El posneoliberalismo, nombre con el que se pretende dar una revolcada al neoliberalismo, no es un tema novedoso ni progresista, aunque plantea una forma diferente de enfrentar a la economía y a la política.

Su propuesta se basa en otorgar al Estado (al gobierno, en la práctica) un papel rector de la vida pública y de esa manera se establecen criterios determinantes de las relaciones internas y externas

El esquema que se pretende paradigmático de la realidad mexicana, cuando menos en función del programa económico aprobado por el Congreso para 2019, en ningún momento plantea romper con el vínculo social existente con las estructuras monetarias, financiera, mercantil, de producción y de gestión de riesgo.

Al contrario, los esquemas de canalización de apoyos directamente a las manos de los viejitos y a otros sectores de la sociedad o el plan para que los jóvenes construyan antecedentes financieros y con ello contribuyan a la profundización bancaria que acerque al país a estratos de modernidad, es de lo más neoliberal que podemos suponer.

Más aún, el marco macroeconómico vigente en el país es tanto o más neoliberal y promotor de la subordinación, que lo planteado desde el gobierno de Miguel de la Madrid al de Peña Nieto.

Veamos: se estableció una meta de crecimiento de 2 por ciento del Producto Interno Bruto (PIB), inflación de 3 por ciento más/menos un punto porcentual en el año, a fin de acercar a nuestra economía con la estadounidense; con ello, un tipo de cambio del orden de 20 pesos por dólar y, muy importante también, asegurar un déficit presupuestal de 1 por ciento.

Eso, sin dejar de atraer inversión extranjera, modificar convenios de comercio internacional como el sustituto del TLCAN, ni buscar nuevas condiciones con organismos multilaterales como el Banco Mundial (BM) o el Fondo Monetario Internacional (FMI).
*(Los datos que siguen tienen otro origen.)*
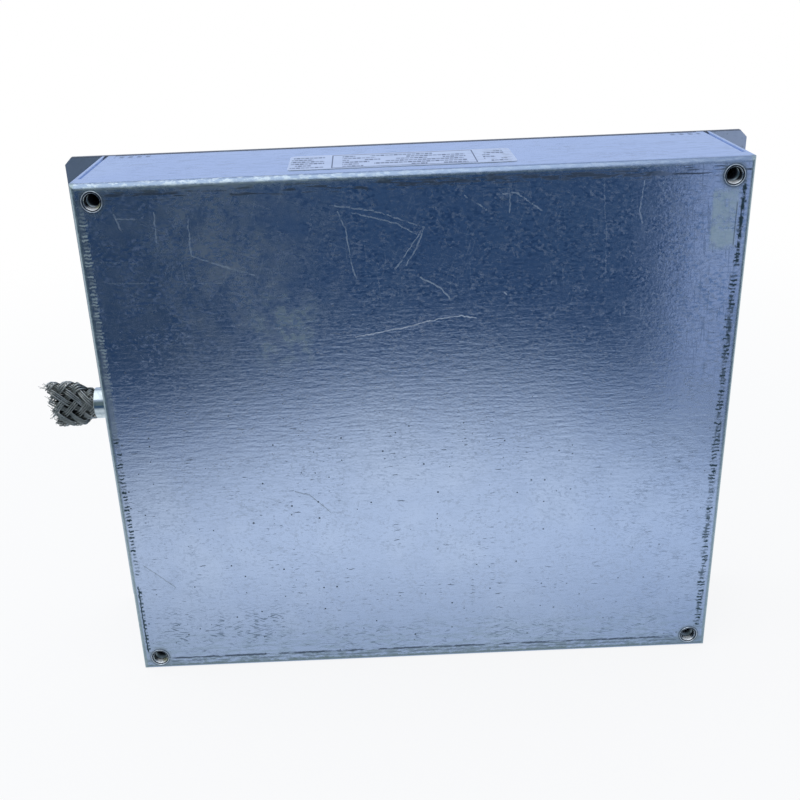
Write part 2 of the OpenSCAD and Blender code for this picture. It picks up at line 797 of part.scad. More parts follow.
module board_spacers()
    color([0.78, 0.78, 0.76]) at_spacers(board_back_y) difference() {
        union() {
            along_y([0, 0, 0], spacer_height, spacer_r);
            along_y([0, 0, 0], spacer_height + plate_thickness, spacer_foot_r);
        }
        along_y([0, -past, 0], board_screw_length - board_thickness + spacer_bore_rest + past,
                board_screw_r + thread_fit);
    }

module board_screws()
    color([0.78, 0.78, 0.76]) at_spacers(board_front_y) rotate([-90, 0, 0])
        pan_screw(board_screw_r, board_screw_length);

module insulation_sheet()
    color([0.93, 0.9, 0.8]) difference() {
        translate([board_left_x - insulation_margin, plate_y - insulation_thickness,
                   mid_z - board_height / 2 - insulation_margin])
            cube([board_length + 2 * insulation_margin, insulation_thickness,
                  board_height + 2 * insulation_margin]);
        at_spacers(plate_y - insulation_thickness - past)
            along_y([0, 0, 0], insulation_thickness + 2 * past, spacer_r + fit);
    }

// ---- choke: its own axis is Z, turned to stand on the board ----

module on_board(x, z)
    translate([x, board_front_y, z]) rotate([90, 0, 0]) children();

// Lowest plane of the core above the board
core_rise = choke_base_t + wire_thickness + fit;

module choke_core()
    color([0.2, 0.2, 0.21]) on_board(board_x, mid_z)
        translate([0, 0, core_rise]) rotate_extrude()
            translate([core_inner_r, 0]) square([core_outer_r - core_inner_r, core_height]);

// Outline of a winding seen along the choke's axis: its turns are bars that merge
// between the inner ends and the radius where neighbouring sides meet
function turn_mid(k) = (k - (turn_count - 1) / 2) * turn_angle;
function polar(radius, angle) = radius * [cos(angle), sin(angle)];
function turn_corner(k, side) = polar(1, turn_mid(k)) * winding_outer_r
    + side * polar(wire_width / 2, turn_mid(k) + 90);
winding_outline = concat(
    [for (k = [0:turn_count - 1]) each concat(
        k == 0 ? [] : [polar(wire_width / 2 / sin(turn_angle / 2), turn_mid(k - 0.5))],
        [turn_corner(k, -1), turn_corner(k, 1)])],
    [for (k = [turn_count:-1:0])
        polar(winding_inner_r / cos(turn_angle / 2), turn_mid(k - 0.5))]);

module choke_winding(i)
    color([0.72, 0.4, 0.2]) on_board(board_x, mid_z) rotate(i * 120 + 90) {
        difference() {
            translate([0, 0, choke_base_t]) linear_extrude(winding_height)
                polygon(winding_outline);
            translate([0, 0, choke_base_t + wire_thickness]) rotate_extrude()
                translate([core_inner_r - fit, 0])
                    square([core_outer_r - core_inner_r + 2 * fit, core_height + 2 * fit]);
        }
        for (end = [0, turn_count - 1])
            rotate(turn_mid(end)) translate([winding_outer_r - wire_thickness / 2, 0, 0])
                cylinder(h = choke_base_t + wire_thickness / 2, r = winding_pin_r);
    }

module choke_base()
    color([0.9, 0.88, 0.8]) on_board(board_x, mid_z)
        difference() {
            cylinder(h = choke_base_t, r = core_outer_r);
            translate([0, 0, -past]) cylinder(h = choke_base_t + 2 * past, r = choke_hole_r);
        }

module choke_divider()
    color([0.9, 0.88, 0.8]) on_board(board_x, mid_z) translate([0, 0, choke_base_t]) {
        cylinder(h = winding_height, r = divider_hub_r);
        for (i = [0:2])
            rotate(i * 120 + 30) translate([divider_hub_r / 2, -divider_t / 2, divider_drop])
                cube([core_inner_r - fit - divider_hub_r / 2, divider_t,
                      winding_height - 2 * divider_drop]);
    }

// ---- capacitors and resistors ----

// Leg through the board, from the component's underside
module leg(x, z)
    along_y([x, board_front_y, z], leg_reach, leg_r);

module x_capacitor(i) {
    place = x_cap_place(i);
    color([0.85, 0.75, 0.25]) {
        translate([place[0] - x_cap_width / 2, board_front_y - x_cap_height,
                   place[1] - x_cap_length / 2])
            cube([x_cap_width, x_cap_height, x_cap_length]);
        for (s = [-1, 1]) leg(place[0], place[1] + s * x_cap_leg);
    }
}

module y_capacitor(i) {
    place = y_cap_place(i);
    color([0.3, 0.45, 0.7]) {
        translate([place[0] - y_cap_length / 2, board_front_y - y_cap_height,
                   place[1] - y_cap_width / 2])
            cube([y_cap_length, y_cap_height, y_cap_width]);
        for (s = [-1, 1]) leg(place[0] + s * y_cap_leg, place[1]);
    }
}

module resistor(i) {
    place = resistor_place(i);
    axis_y = board_front_y - resistor_r - resistor_gap;
    foot_y = board_front_y + leg_reach;
    color([0.55, 0.6, 0.65]) {
        along_x([place[0] - resistor_length / 2, axis_y, place[1]], resistor_length, resistor_r);
        bent_rod([[place[0] - resistor_leg, foot_y, place[1]],
                  [place[0] - resistor_leg, axis_y, place[1]],
                  [place[0] + resistor_leg, axis_y, place[1]],
                  [place[0] + resistor_leg, foot_y, place[1]]], leg_r, resistor_bend);
    }
}

// ---- leads ----

// Phase lead from a terminal's tail down to the board
module line_lead(i) {
    z = terminal_z(i);
    color([0.15, 0.15, 0.16])
        bent_rod([[tail_x, block_y, z], [line_pad_x, block_y, z],
                  [line_pad_x, board_front_y, z]], lead_r, lead_bend);
}

// Four leads lie two by two in the ferrule and end inside it
lead_stub = 2;
lead_offset = lead_r + thread_fit;
function load_lead_offset(i) = [i < 2 ? 1 : -1, i % 2 == 0 ? 1 : -1] * lead_offset;

module load_lead(i) {
    offset_yz = load_lead_offset(i);
    y = ferrule_y + offset_yz[0];
    z = ferrule_z + offset_yz[1];
    pad_x = board_left_x + pad_inset + (i < 2 ? 0 : pad_step);
    color(i == 3 ? [0.45, 0.62, 0.2] : [0.15, 0.15, 0.16])
        bent_rod([[-end_x - lead_stub, y, z], [pad_x, y, z], [pad_x, board_front_y, z]],
                 lead_r, lead_bend);
}

// Lugs lie on each other: the first one's barrel points up, the second one's down
function lug_way(i) = i == 0 ? 1 : -1;
function lug_y(i) = plate_y - (i + 1) * lug_thickness;
function barrel_y(i) = plate_y - i * lug_thickness - barrel_r - fit;
function barrel_end_z(i) = stud_z + lug_way(i) * (barrel_start + barrel_length);

// Earth lead from the lowest terminal to the first lug
module earth_lead()
    color([0.45, 0.62, 0.2])
        bent_rod([[tail_x, block_y, lowest_terminal_z], [stud_x, block_y, lowest_terminal_z],
                  [stud_x, barrel_y(0), lowest_terminal_z],
                  [stud_x, barrel_y(0), barrel_end_z(0)]], lead_r, lead_bend);

// Earth lead from the second lug over the board's edge to its pad
module board_earth_lead() {
    turn_z = barrel_end_z(1) - lead_bend - lead_straight;
    hop_y = board_front_y - lead_bend - lead_straight;
    color([0.45, 0.62, 0.2])
        bent_rod([[stud_x, barrel_y(1), barrel_end_z(1)], [stud_x, barrel_y(1), turn_z],
                  [stud_x, hop_y, turn_z], [line_pad_x, hop_y, turn_z],
                  [line_pad_x, board_front_y, turn_z]], lead_r, lead_bend);
}

// ---- earth stud and what is on it ----

module earth_stud()
    color([0.78, 0.78, 0.76]) translate([stud_x, back_y, stud_z]) rotate([90, 0, 0]) {
        cylinder(h = stud_head_t, r = stud_head_r);
        cylinder(h = plate_thickness + stud_length, r = stud_r);
    }

module earth_lug(i)
    color([0.8, 0.78, 0.74]) difference() {
        union() {
            along_y([stud_x, lug_y(i), stud_z], lug_thickness, lug_r);
            translate([stud_x - barrel_r, lug_y(i),
                       min(stud_z, stud_z + lug_way(i) * tongue_length)])
                cube([2 * barrel_r, lug_thickness, tongue_length]);
            translate([stud_x, barrel_y(i),
                       min(stud_z + lug_way(i) * barrel_start, barrel_end_z(i))])
                cylinder(h = barrel_length, r = barrel_r);
        }
        along_y([stud_x, lug_y(i) - past, stud_z], lug_thickness + 2 * past, stud_r + fit);
    }

module earth_washer()
    color([0.78, 0.78, 0.76]) difference() {
        along_y([stud_x, lug_y(2), stud_z], lug_thickness, lug_r);
        along_y([stud_x, lug_y(2) - past, stud_z], lug_thickness + 2 * past, stud_r + fit);
    }

module earth_nut()
    color([0.78, 0.78, 0.76]) difference() {
        along_y([stud_x, lug_y(2) - stud_nut_h, stud_z], stud_nut_h, stud_nut_r, $fn = 6);
        along_y([stud_x, lug_y(2) - stud_nut_h - past, stud_z], stud_nut_h + 2 * past,
                stud_r + thread_fit);
    }

case_tray();
base_plate();
plate_screws();
drive_nuts();
rating_label();
cable_ferrule();
shield_braid();
terminal_block();
terminal_clamps();
terminal_screws();
block_screws();
circuit_board();
board_spacers();
board_screws();
insulation_sheet();
choke_core();
choke_winding(0);  // choke_winding_1
choke_winding(1);  // choke_winding_2
choke_winding(2);  // choke_winding_3
choke_base();
choke_divider();
x_capacitor(0);  // x_capacitor_1
x_capacitor(1);  // x_capacitor_2
x_capacitor(2);  // x_capacitor_3
x_capacitor(3);  // x_capacitor_4
x_capacitor(4);  // x_capacitor_5
x_capacitor(5);  // x_capacitor_6
y_capacitor(0);  // y_capacitor_1
y_capacitor(1);  // y_capacitor_2
y_capacitor(2);  // y_capacitor_3
y_capacitor(3);  // y_capacitor_4
resistor(0);  // resistor_1
resistor(1);  // resistor_2
resistor(2);  // resistor_3
line_lead(1);  // line_lead_1
line_lead(2);  // line_lead_2
line_lead(3);  // line_lead_3
load_lead(0);  // load_lead_1
load_lead(1);  // load_lead_2
load_lead(2);  // load_lead_3
load_lead(3);  // load_earth_lead
earth_lead();
board_earth_lead();
earth_stud();
earth_lug(0);  // earth_lug_1
earth_lug(1);  // earth_lug_2
earth_washer();
earth_nut();
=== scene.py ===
import math
import random

import bpy
from mathutils import Matrix, Vector


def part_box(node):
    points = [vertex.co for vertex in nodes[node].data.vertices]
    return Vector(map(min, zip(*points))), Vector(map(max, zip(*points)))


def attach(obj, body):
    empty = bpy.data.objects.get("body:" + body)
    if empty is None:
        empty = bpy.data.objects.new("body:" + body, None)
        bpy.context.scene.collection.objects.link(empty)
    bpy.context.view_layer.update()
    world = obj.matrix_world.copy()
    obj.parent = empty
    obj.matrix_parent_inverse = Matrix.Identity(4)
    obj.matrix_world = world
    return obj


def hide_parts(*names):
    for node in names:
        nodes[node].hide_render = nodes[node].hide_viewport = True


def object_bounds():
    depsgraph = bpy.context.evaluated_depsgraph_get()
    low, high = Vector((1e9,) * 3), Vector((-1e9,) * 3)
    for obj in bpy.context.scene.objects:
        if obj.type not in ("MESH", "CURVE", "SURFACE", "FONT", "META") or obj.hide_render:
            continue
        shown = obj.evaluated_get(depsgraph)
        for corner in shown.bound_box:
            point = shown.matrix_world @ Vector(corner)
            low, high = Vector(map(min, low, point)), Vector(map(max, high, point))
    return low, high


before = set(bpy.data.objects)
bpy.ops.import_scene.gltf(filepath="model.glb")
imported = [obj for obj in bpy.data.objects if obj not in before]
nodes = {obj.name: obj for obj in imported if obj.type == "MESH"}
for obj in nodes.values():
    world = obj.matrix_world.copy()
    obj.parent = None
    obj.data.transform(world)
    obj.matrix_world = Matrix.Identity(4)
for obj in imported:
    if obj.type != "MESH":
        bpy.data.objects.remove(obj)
cadLow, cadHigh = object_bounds()
mm = 0.001
frontY = float(cadLow.y) * 1000  # millimetres
topZ = float(cadHigh.z) * 1000
print("frame loaded:", len(nodes), "nodes")


cameraSetup = {
    "place": (-15.19, -378.73, 248.34),  # millimetres
    "turn": -0.25,  # degrees
    "tilt": 64.07,
    "roll": -2.34,
    "lens": 49.18,
    "sensor": 36,
    "shift": (0.0221, 0.0994),
    "nearest": 0.01,  # metres
}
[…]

Es más, se ha solicitado el aval de la Organización para la Cooperación y el Desarrollo (OCDE) para muchos de los programas sociales y para combatir la corrupción

No se advierten condiciones para modificar esa estructura, a menos que en el Plan Nacional de Desarrollo (PND) se anuncien cambios novedosos capaces de modificar el discurso del liberalismo, vigente desde el fin de la Segunda Guerra Mundial y reforzado con la caída del muro de Berlín.

Es probable que el discurso en contra del neoliberalismo se vincule con malas lectura de sus desarrolladores Milton Friedman o Friedrich Hayek para, por oposición, promover la siempre atractiva imagen -pero insostenible financieramente- del Estado de Bienestar o, en el extremo más radical, la del socialismo planificado.

La idea del posneoliberalismo, de raíces latinoamericanas como resultado de las luchas sociales, primero contra la dictadura y, luego para marcar distancia de los dictados de estabilidad macroeconómica de la agenda del Consenso de Washington, siempre se ha distinguido por brindar una imagen progresista, pero sin resultados efectivos en términos sociales y económicos.

El posneoliberalismo, en consecuencia, se ha tratado de colocar como una de las críticas políticas más enérgicas al modelo neoliberal y a los dictados de Washington (que sin duda se las merecen).

De ahí que, en todas las expresiones y políticas públicas que se anuncian como posneoliberales tratan de diferenciarse del pasado mediante actitudes inclusivas, preocupadas por la inversión social y el combate a la pobreza. Inclusive, en muchos casos, se invoca a la “izquierda” como matiz de bienestar.

Por el modelo, la estructura y la organización nacional, lo que tenemos en México mantiene una ruta probadamente neoliberal, aunque con un nombre que, para quienes esperábamos el cambio, no es novedoso ni progresista.